- O Globo
No meio de uma crise externa, o país pode enfrentar barreiras ao agronegócio por erros do governo na área ambiental
O risco do Brasil é viver uma tempestade perfeita. De um lado, a crise internacional afugenta o capital externo do país e o medo de uma recessão global assombra o mundo. De outro, a política ambiental insensata está criando mais riscos. O Brasil exporta US$ 17,8 bilhões de produtos agrícolas para a Europa, só do complexo soja são U$ 5,4 bi, e isso começa a ficar em perigo. Ontem a imprensa alemã pediu o que já se fala entre consumidores europeus: o boicote aos produtos brasileiros. A ideia de que ninguém nos substitui na produção de alimentos é arrogante.
Os próximos meses serão de muita incerteza na economia internacional. Os conflitos entre a China e os Estados Unidos oscilam ao sabor das instabilidades de Donald Trump ou de seus interesses de criar o inimigo externo para espantar suas dificuldades locais em ano pré-eleitoral. A economia de inúmeros países está mostrando desaceleração. E isso afugenta o capital dos países emergentes.
Para se ter ideia do que já aconteceu. Os investidores estrangeiros sacaram R$ 19,1 bilhões da bolsa brasileira este ano. Somente em agosto foram R$ 8,7 bilhões. O minério de ferro perdeu 20% do valor no mês, apesar de acumular alta no ano, e o petróleo caiu 8%. O dólar ontem bateu o maior valor desde 20 de maio. No mês, a alta é de 6,46%. Há problemas em várias áreas.
Os próximos meses serão quentes no meio ambiente e não falo das queimadas que agora se espalham, animados que estão os incendiários pelos sinais que chegam de Brasília. O governo tem mandado os estímulos errados e não quer ouvir as vozes que alertam para os riscos.
Aos ambientalistas e cientistas se juntaram líderes do agronegócio. O governo continua em seu delírio ideológico contra o meio ambiente. Nos países consumidores aumentam as pressões para que sanções sejam impostas ao Brasil pelo desmatamento da Amazônia.
O presidente Jair Bolsonaro trata tudo com a displicência de sempre, e o ministro do Meio Ambiente, Ricardo Salles, cumpre a pauta dele. E ela não é a do meio ambiente. Nem mesmo do agronegócio. Na última semana, os ex-ministros Blairo Maggi e Kátia Abreu alertaram para os riscos de aumentar o desmatamento.
A ex-ministra, que tinha posição oposta à dos ambientalistas, fez um discurso no Senado e deu uma entrevista em que disse com sinceridade que estava errada e havia mudado de opinião. “Tenho muito orgulho de ter evoluído”, disse e defendeu a preservação ambiental como parte integrante do sucesso do agronegócio. Nessa mesma linha foi Blairo Maggi. O presidente da Associação Brasileira do Agronegócio (Abag), Marcello Brito, fez a este jornal um alerta importante. O pecuarista paraense Mauro Lúcio Costa disse à “Folha de S. Paulo” no fim de semana que o discurso do governo Bolsonaro tem “inflamado a vontade das pessoas de desmatar”.

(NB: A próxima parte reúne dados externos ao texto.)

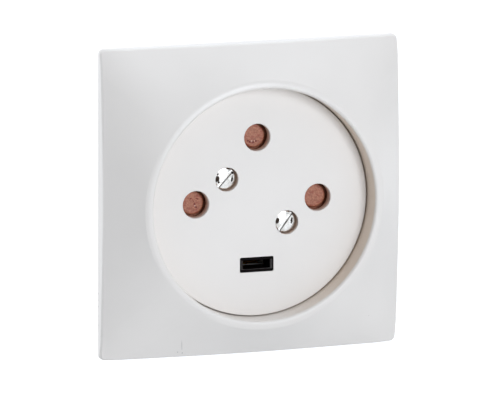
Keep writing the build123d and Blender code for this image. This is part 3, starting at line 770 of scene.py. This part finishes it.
# One soft light in front, to the right and a little above, a weak one and a pale card low on the
# right that the screw heads mirror, and a rim light behind on the left. The ceiling and the wall
# behind are white, and the room in front is dark, which greys what faces left. The light is as
# cool as the urea is warm, so the faces come out neutral
studio = {
    "lightTint": (0.937, 1.0, 1.079),
    "floorDrop": 0.35,
    "floorHalf": 6.0,
    "floorColour": "#C2C2C2",
    "glowStart": 0.5,
    "glowEnd": 1.2,
    "glowStrength": 0.62,
    # azimuth and elevation in degrees, as for the camera
    "lights": {
        "keyLight": {"azimuth": 11.0, "elevation": 13.5, "distance": 1.4, "size": 0.5, "power": 8.9},
        "lowLight": {"azimuth": 13.0, "elevation": -4.0, "distance": 1.4, "size": 0.28, "power": 0.45},
        "cardLight": {"azimuth": 25.0, "elevation": -16.0, "distance": 1.4, "size": 0.75, "power": 0.9},
        "rimLight": {"azimuth": -140.0, "elevation": 5.0, "distance": 1.4, "size": 0.5, "power": 4.2},
    },
    # the back wall fades in between these parts of the way from side to back
    "backStart": -0.15,
    "backEnd": 0.35,
    "backStrength": 1.04,
    "ceilingStrength": 0.75,
}


def towards(azimuth, elevation):
    # Direction from the socket, with azimuth 0 straight in front
    turn, lift = math.radians(azimuth), math.radians(elevation)
    return Vector((math.sin(turn) * math.cos(lift), -math.cos(turn) * math.cos(lift), math.sin(lift)))


def makeCamera():
    place = cameraPlace
    data = bpy.data.cameras.new("photoCamera")
    data.sensor_width = 36.0
    data.lens = data.sensor_width * place["focalPixels"] / place["frameWidth"]
    data.clip_start = 0.1
    camera = bpy.data.objects.new("photoCamera", data)
    bpy.context.scene.collection.objects.link(camera)
    back = towards(place["azimuth"], place["elevation"])
    facing = (-back).to_track_quat("-Z", "Y").to_matrix().to_4x4()
    tilt = Matrix.Rotation(math.radians(place["roll"]), 4, "Z")
    stand = Matrix.Translation(Vector(place["target"]) + back * place["distance"])
    camera.matrix_world = stand @ facing @ tilt
    bpy.context.scene.camera = camera


def makeLight(name, settings):
    data = bpy.data.lights.new(name, "AREA")
    data.size = settings["size"]
    data.energy = settings["power"]
    data.color = studio["lightTint"]
    light = bpy.data.objects.new(name, data)
    bpy.context.scene.collection.objects.link(light)
    out = towards(settings["azimuth"], settings["elevation"])
    light.location = out * settings["distance"]
    light.rotation_mode = "QUATERNION"
    light.rotation_quaternion = out.to_track_quat("Z", "Y")


def makeFloor():
    settings = studio
    half = settings["floorHalf"]
    bpy.ops.mesh.primitive_plane_add(size=2 * half, location=(0, 0, -settings["floorDrop"]))
    floor = bpy.context.object
    floor.name = "studioFloor"
    material, tree, shader, place = newMaterial("paleStudioFloor", {
        "Base Color": linearColour(settings["floorColour"]),
        "Roughness": 0.9,
        "Emission Color": (1, 1, 1, 1),
    })
    reach = addNode(tree, "ShaderNodeSeparateXYZ", links={"Vector": place})
    glow = addNode(tree, "ShaderNodeMapRange", {"interpolation_type": "SMOOTHSTEP"}, {
        "From Min": settings["glowStart"],
        "From Max": settings["glowEnd"],
        "To Max": settings["glowStrength"],
    }, {"Value": reach.outputs["Y"]})
    tree.links.new(glow.outputs["Result"], shader.inputs["Emission Strength"])
    floor.data.materials.append(material)


def makeRoom():
    # Room light by direction: dark in front, white behind and overhead
    settings = studio
    world = bpy.data.worlds.new("studioWorld")
    bpy.context.scene.world = world
    world.use_nodes = True
    tree = world.node_tree
    direction = addNode(tree, "ShaderNodeTexCoord").outputs["Generated"]
    parts = addNode(tree, "ShaderNodeSeparateXYZ", links={"Vector": direction})
    behind = addNode(tree, "ShaderNodeMapRange", {"interpolation_type": "SMOOTHSTEP"},
                     {"From Min": settings["backStart"], "From Max": settings["backEnd"]},
                     {"Value": parts.outputs["Y"]})
    above = addNode(tree, "ShaderNodeMapRange", {"interpolation_type": "SMOOTHSTEP"},
                    links={"Value": parts.outputs["Z"]})
    wall = addNode(tree, "ShaderNodeMath", {"operation": "MULTIPLY"}, {1: settings["backStrength"]},
                   {0: behind.outputs["Result"]})
    white = addNode(tree, "ShaderNodeMath", {"operation": "MULTIPLY_ADD"}, {1: settings["ceilingStrength"]},
                    {0: above.outputs["Result"], 2: wall.outputs["Value"]})
    background = tree.nodes["Background"]
    background.inputs["Color"].default_value = (*settings["lightTint"], 1.0)
    tree.links.new(white.outputs["Value"], background.inputs["Strength"])


def makeStudio():
    for name, light in studio["lights"].items():
        makeLight(name, light)
    makeFloor()
    makeRoom()
    bpy.context.scene.view_settings.view_transform = "Standard"


makeCamera()
makeStudio()
print("camera and lights placed")
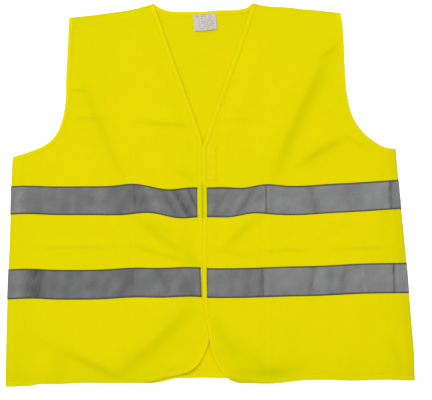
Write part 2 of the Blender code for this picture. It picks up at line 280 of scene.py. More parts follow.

Mauro Lúcio é de Paragominas, e a primeira vez que o entrevistei foi em 2008. Em 2017, fiz uma reportagem em sua fazenda. Ele vem dizendo há muito tempo que não há conflito entre preservação e produção. Ele respeita a reserva legal e tem alta produtividade com técnicas como a de rotação de pasto. “Se eu disser que uma ONG vai acabar com a soberania nacional é a conversa mais idiota que possa existir”.
No mundo, há o conflito comercial EUA x China que ameaça virar guerra cambial, o Brexit sem acordo, Itália com risco politico, Alemanha com queda do PIB no trimestre, China querendo intervir em Hong Kong, a crise argentina piorando. Os bancos centrais de alguns países começam a falar em relaxamento monetário, porque mesmo com os juros negativos as economias não reagem.
Nos Estados Unidos, o Fed está dividido. A consequência de tudo isso é uma postura mais conservadora dos investidores, queda das commodities e alta do risco de países como o Brasil.
No meio desses tremores, o governo brasileiro toma decisões erradas na área ambiental. O Brasil ficará exposto nos próximos meses em eventos como o Sínodo da Amazônia, a COP do Chile, o número oficial do desmatamento anual, Prodes, que o Inpe normalmente divulga entre outubro e novembro. E se o governo tentar esconder será pior.
A política ambiental alimenta o risco de barreira ao produto brasileiro. As crises externas podem se somar aos erros cometidos pelo governo Bolsonaro. Essa é a tempestade que se forma.